We all have, and frequent, an inner space that represents the gap between fantasy and reality. For women who wear make-up, that place, more often than not, is filled with cosmetics. It may be clichéd and sound reductive, but a harassed new mother buying herself a fabulous red lipstick will feel better. If she wears it, she’ll stop feeling like an elephant/scarecrow hybrid for half an hour, and convince herself she’s channelling Parisienne chic. But even if she doesn’t wear it, even if it sits at the bottom of her handbag, tossed among the nappies and the wipes and her keys and a slightly squashed banana, it will remind her of her other life the next time she’s rootling about for a headache pill — the life in which she is glamorous and is the kind of person who wears red lipstick, the life she’s not quite willing to give up on just yet. Even if that life isn’t a life she has ever had, or is ever likely to: that’s not the point. Cosmetics, to bastardise Wilde, represent the triumph of hope over experience.

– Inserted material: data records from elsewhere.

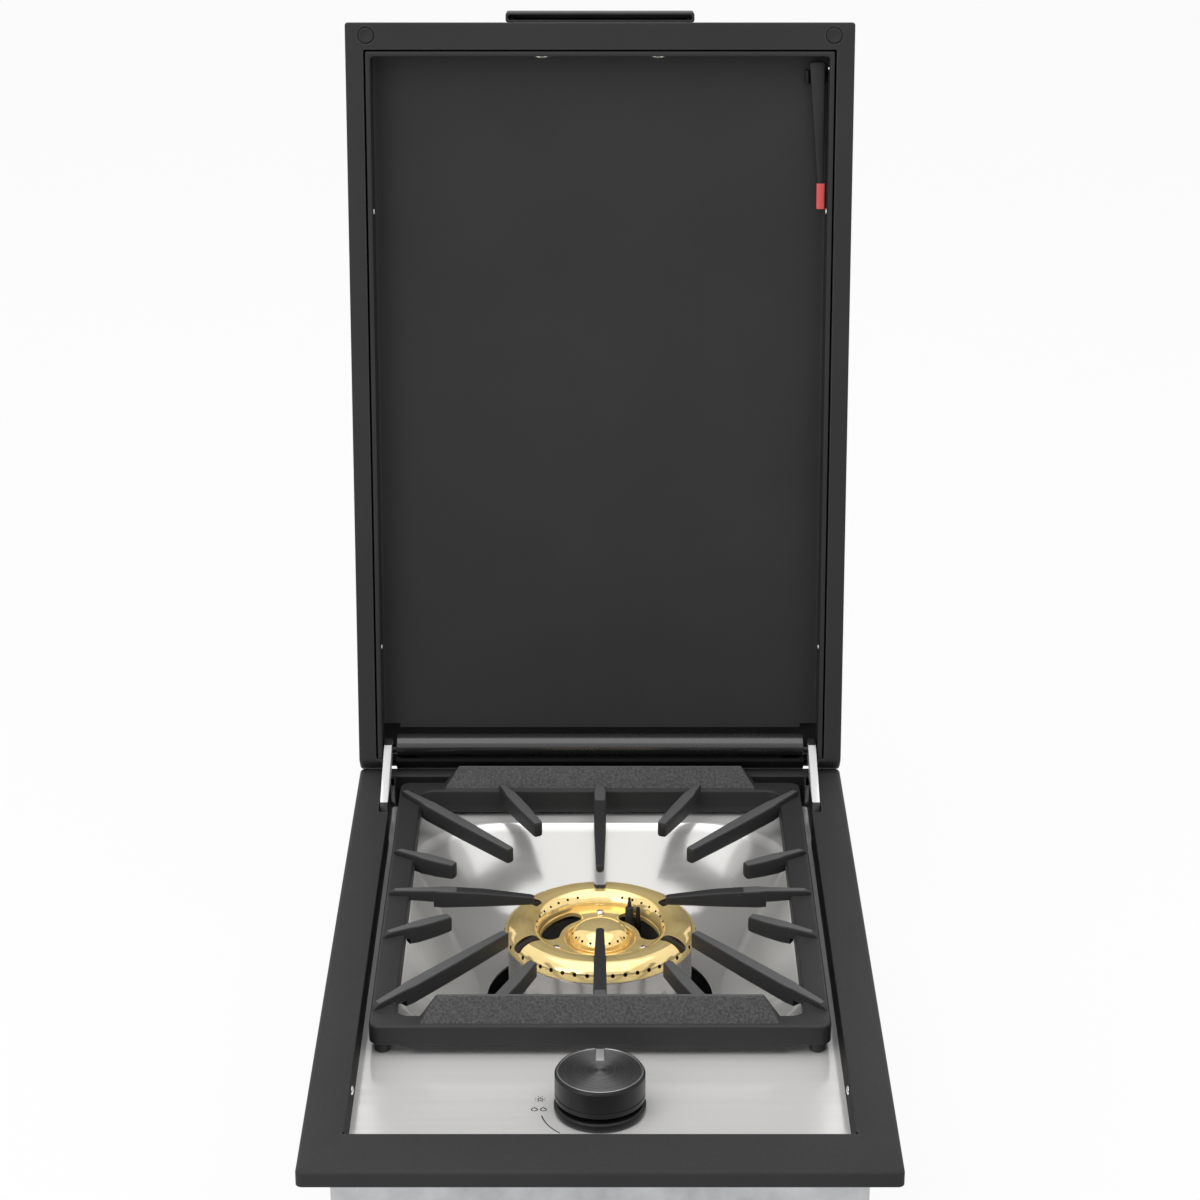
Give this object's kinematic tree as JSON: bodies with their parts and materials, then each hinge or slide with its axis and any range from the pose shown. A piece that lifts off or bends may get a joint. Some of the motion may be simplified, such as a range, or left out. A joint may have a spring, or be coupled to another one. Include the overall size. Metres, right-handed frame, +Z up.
{
  "type": "built-in side burner",
  "caption": "Drop-in gas side burner for an outdoor kitchen: brass ring burner in a steel bowl, cast pan grate, push-and-turn knob and a hinged lid that opens past upright.",
  "frame": {"origin": "middle of the front flange's underside, on the plane where the unit rests on the counter", "axes": "+Z up, +Y from the front edge to the hinge at the rear, +X to the right of someone at the knob"},
  "size_m": [0.34, 0.618, 0.6698],
  "materials": {
    "painted_steel": "fine black powder coat, satin",
    "painted_liner": "black enamel, satin",
    "stainless": "brushed along the width",
    "polished": "polished",
    "zinc_plate": "zinc plated sheet, satin",
    "brass": "polished",
    "cast_iron": "satin enamel over a rough casting",
    "knob_metal": "dark spun metal",
    "rubber": "matt",
    "black_plastic": "matt",
    "red_plastic": "satin",
    "alloy": "satin",
    "copper": "satin"
  },
  "bodies": {
    "base": {"burner_box": "zinc_plate", "trim_frame": "painted_steel", "cooktop_panel": "stainless", "panel_rail_right": "zinc_plate", "panel_rail_left": "zinc_plate", "skirt_screw_right": "polished", "skirt_screw_left": "polished", "burner_cup": "stainless", "burner_ring": "brass", "burner_cap": "brass", "ring_screw_1": "polished", "ring_screw_2": "polished", "ring_screw_3": "polished", "main_venturi": "alloy", "simmer_venturi": "alloy", "main_jet": "brass", "simmer_jet": "brass", "jet_plate": "zinc_plate", "burner_bracket_right": "zinc_plate", "burner_bracket_left": "zinc_plate", "valve_bracket": "zinc_plate", "gas_valve": "alloy", "main_gas_tube": "alloy", "simmer_gas_tube": "alloy", "inlet_pipe": "alloy", "inlet_fitting": "brass", "knob_bezel": "knob_metal", "valve_spring": "polished", "igniter": "black_plastic", "thermocouple": "copper", "ignition_module": "black_plastic", "igniter_lead": "rubber", "thermocouple_lead": "copper", "hinge_arm_right": "polished", "hinge_arm_left": "polished", "arm_bolt_right_1": "zinc_plate", "arm_bolt_right_2": "zinc_plate", "arm_bolt_left_1": "zinc_plate", "arm_bolt_left_2": "zinc_plate"},
    "valve_push": {"spring_retainer": "zinc_plate"},
    "knob": {"valve_stem": "polished", "control_knob": "knob_metal", "knob_pointer": "polished"},
    "grate": {"pan_grate": "cast_iron"},
    "lid": {"lid_shell": "painted_steel", "lid_liner": "painted_liner", "hinge_tube": "painted_steel", "pivot_pin_right": "polished", "pivot_pin_left": "polished", "lid_handle": "painted_steel", "bumper_right": "rubber", "bumper_left": "rubber", "liner_screw_right_1": "polished", "liner_screw_right_2": "polished", "liner_screw_left_1": "polished", "liner_screw_left_2": "polished", "stick_clip": "zinc_plate"},
    "stick": {"lighting_stick": "black_plastic", "stick_tip": "red_plastic"}
  },
  "joints": [
    {"name": "lid_hinge", "type": "hinge", "parent": "base", "child": "lid", "pos_m": [0, 0.5073, 0.0231], "axis": [1, 0, 0], "range_deg": [0, 97.7]},
    {"name": "knob_push", "type": "slide", "parent": "base", "child": "valve_push", "axis": [0, 0, -1], "range_m": [0, 0.0024], "stiffness_N_per_m": 1200, "springref_m": -0.004, "deforming": ["valve_spring"]},
    {"name": "knob_turn", "type": "hinge", "parent": "valve_push", "child": "knob", "pos_m": [0, 0.085, 0], "axis": [0, 0, 1], "range_deg": [0, 240]},
    {"name": "grate_lift", "type": "slide", "parent": "base", "child": "grate", "axis": [0, 0, 1], "range_m": [0, 0.008]},
    {"name": "stick_pull", "type": "slide", "parent": "lid", "child": "stick", "axis": [0, -0.991, 0.134], "range_m": [0, 0.01]}
  ]
}
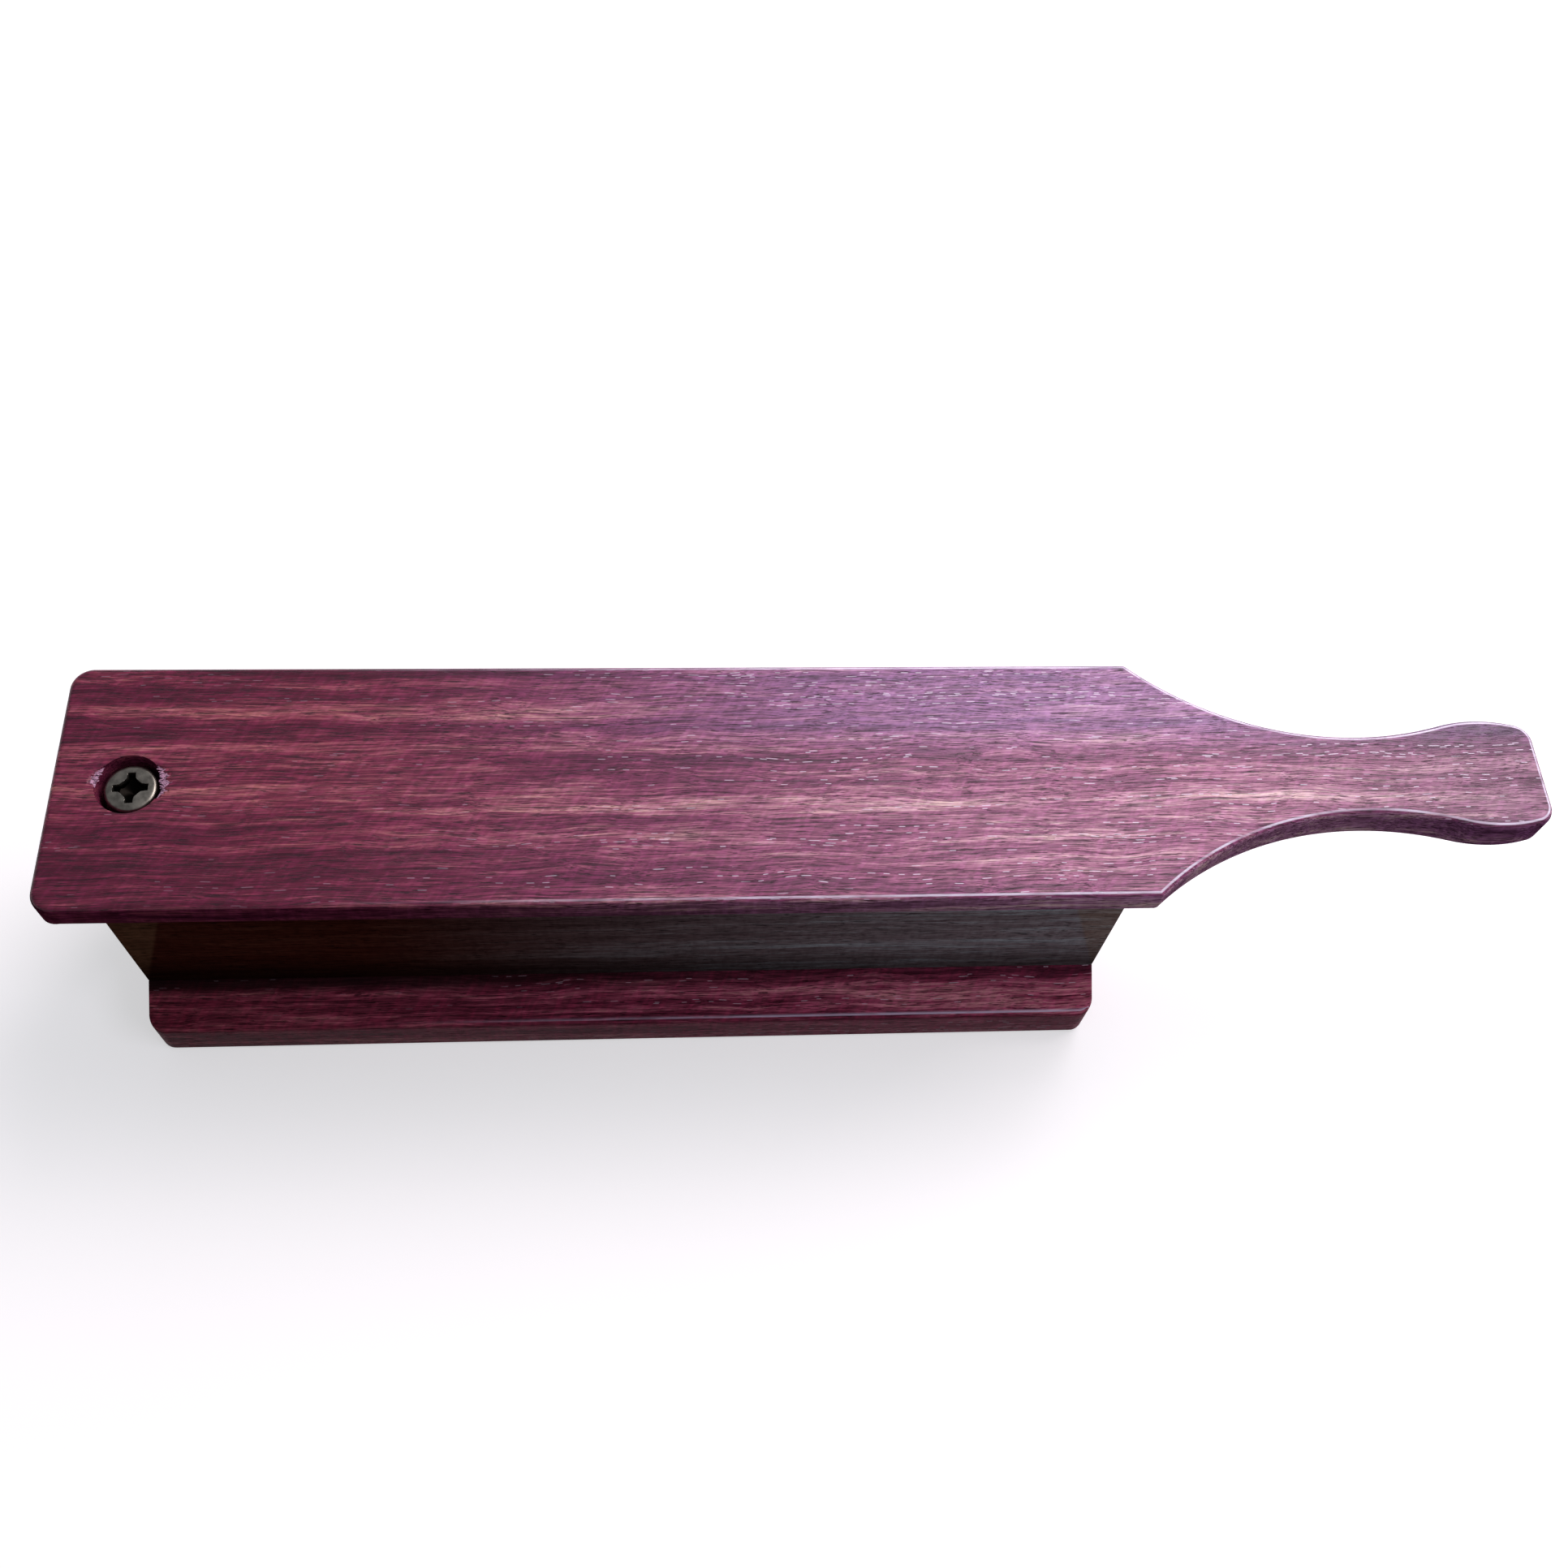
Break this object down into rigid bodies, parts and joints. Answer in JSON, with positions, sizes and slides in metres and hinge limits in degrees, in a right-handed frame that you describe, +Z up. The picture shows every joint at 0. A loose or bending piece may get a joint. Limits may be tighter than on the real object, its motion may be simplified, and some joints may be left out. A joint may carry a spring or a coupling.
{
  "type": "box call",
  "caption": "Wooden box call for calling birds: a hollow sound box on a wide base board and a long paddle lid that swings and rocks on one screw over a coil spring.",
  "frame": {"origin": "centre of the base board's flat underside, which the call rests on", "axes": "+Z up, +X along the box from the screw towards the lid's handle, +Y across the box, away from the viewer of the picture"},
  "size_m": [0.306, 0.064, 0.065],
  "materials": {
    "base_purpleheart": "clear satin lacquer",
    "lid_purpleheart": "clear satin lacquer on the top and sides, bare underside",
    "board_walnut": "clear satin lacquer outside, bare lips",
    "block_walnut": "bare wood",
    "spring_steel": "plain wire",
    "screw_steel": "dull zinc-plated"
  },
  "bodies": {
    "sound_box": {"base_board": "base_purpleheart", "front_side_board": "board_walnut", "rear_side_board": "board_walnut", "pivot_end_block": "block_walnut", "handle_end_block": "block_walnut", "pivot_screw": "screw_steel"},
    "spring": {"tension_spring": "spring_steel"},
    "lid": {"lid_paddle": "lid_purpleheart"}
  },
  "joints": [
    {"name": "lid_swing", "type": "hinge", "parent": "sound_box", "child": "spring", "pos_m": [-0.0979, 0, 0.0548], "axis": [0, 0, 1], "continuous": true},
    {"name": "lid_rock", "type": "hinge", "parent": "spring", "child": "lid", "pos_m": [-0.1034, 0, 0.0548], "axis": [0, -1, 0], "range_deg": [0, 4], "stiffness_Nm_per_rad": 0.075, "springref_deg": -16.62, "deforming": ["tension_spring"]}
  ]
}
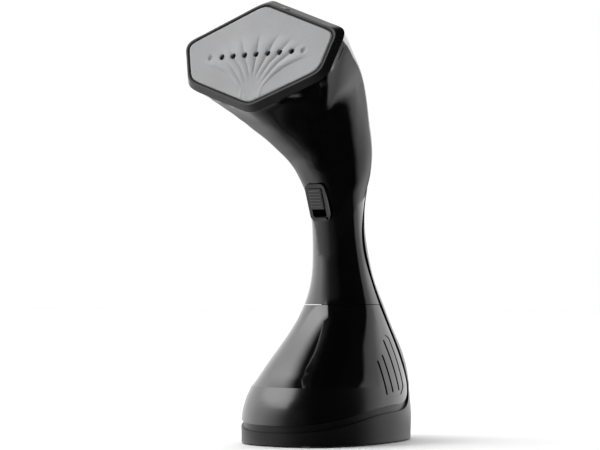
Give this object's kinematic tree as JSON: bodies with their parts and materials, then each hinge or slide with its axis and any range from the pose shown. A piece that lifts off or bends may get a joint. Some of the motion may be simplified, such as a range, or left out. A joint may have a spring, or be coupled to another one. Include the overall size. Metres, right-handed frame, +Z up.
{
  "type": "garment steamer",
  "caption": "Hand-held garment steamer: hexagonal steam head, handle with slide switch, and a flared water tank that pulls off an L-shaped base.",
  "frame": {"origin": "middle of the whole steamer's footprint, on the surface that it stands on", "axes": "+Z up, -Y the way the steam plate faces, +X to the side"},
  "size_m": [0.1266, 0.159, 0.2907],
  "materials": {
    "gloss_black": "high gloss",
    "matt_black": "fine matt",
    "satin_grey": "satin",
    "tank_gloss": "high gloss, smoked",
    "button_black": "satin",
    "plate_metal": "satin",
    "cast_metal": "as cast",
    "steel": "satin",
    "silicone": "soft",
    "rubber": "soft",
    "brown_resin": "matt",
    "white_nylon": "satin",
    "coil": "varnished wire"
  },
  "bodies": {
    "housing": {"front_housing": "gloss_black", "rear_housing": "matt_black", "head_collar": "satin_grey", "plate_gasket": "silicone", "steam_plate": "plate_metal", "steam_chamber": "cast_metal", "chamber_seal": "silicone", "chamber_cover": "cast_metal", "chamber_screws": "steel", "chamber_carrier": "brown_resin", "heating_element": "steel", "heater_terminals": "steel", "thermostat": "steel", "thermal_fuse": "brown_resin", "housing_screws": "steel", "switch_bezel": "gloss_black", "switch_frame": "matt_black", "micro_switch": "matt_black", "pump_body": "white_nylon", "pump_coil": "coil", "pump_spring": "steel", "pump_mounts": "silicone", "inlet_hose": "silicone", "outlet_hose": "silicone", "terminal_block": "matt_black", "cord_gland": "matt_black", "dock_socket": "matt_black", "dock_seal": "silicone", "bottom_plate": "matt_black", "bottom_screws": "steel", "rubber_feet": "rubber"},
    "slide_button": {"steam_slide": "button_black"},
    "plunger": {"switch_plunger": "button_black"},
    "tank": {"water_tank": "tank_gloss", "grip_left": "tank_gloss", "grip_right": "tank_gloss", "valve_body": "white_nylon", "valve_spring": "steel"},
    "cap": {"filler_cap": "button_black", "filler_seal": "silicone"},
    "poppet": {"valve_poppet": "white_nylon"},
    "piston": {"pump_piston": "steel"}
  },
  "joints": [
    {"name": "switch_slide", "type": "slide", "parent": "housing", "child": "slide_button", "axis": [0, 0.3502, -0.9367], "range_m": [0, 0.005]},
    {"name": "plunger_press", "type": "slide", "parent": "housing", "child": "plunger", "axis": [0, 0.9367, 0.3502], "range_m": [0, 0.0015]},
    {"name": "tank_pull", "type": "slide", "parent": "housing", "child": "tank", "axis": [0, -1, 0], "range_m": [0, 0.09]},
    {"name": "cap_turn", "type": "hinge", "parent": "tank", "child": "cap", "pos_m": [0, 0.01936, 0.088], "axis": [0, 0, 1], "range_deg": [0, 90]},
    {"name": "valve_close", "type": "slide", "parent": "tank", "child": "poppet", "axis": [0, 1, 0], "range_m": [0, 0.002]},
    {"name": "pump_stroke", "type": "slide", "parent": "housing", "child": "piston", "axis": [0, 0, 1], "range_m": [0, 0.0025], "stiffness_N_per_m": 150, "deforming": ["pump_spring"]}
  ],
  "couplings": [
    {"joint": "plunger_press", "follows": "switch_slide", "ratio": 0.3},
    {"joint": "valve_close", "follows": "tank_pull", "ratio": 0.022222}
  ]
}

Back in Selfridges, I have a chat with David Walker-Smith, the store’s director of beauty. He tells me that he brought his mum in to have a makeover at the Armani counter. “In the 1950s, women thought they just looked how they looked. Today, they all believe they could look amazing, if they knew how. And it’s true — they can. We have people here who can teach you the artistry required. I wanted to show my mum a bit of that.” Makeover complete, his mother went home. Her husband was away that night, so she slept in her make-up to show him the next day. I close my notebook: that story tells you everything you need to know about the power of cosmetics.

Except, one last thing: “You’re right to say it’s all about transformation and magic,” Walker-Smith says, “but the other thing is, we now have products that work — products that keep their promises. Things really have evolved. Some of those wonder creams really are wonder creams; they really will make you look better.” Magic meets fact, at long last. I’m supposed to go home, but I spend another hour wandering round the beauty hall, my faith not only intact, but renewed.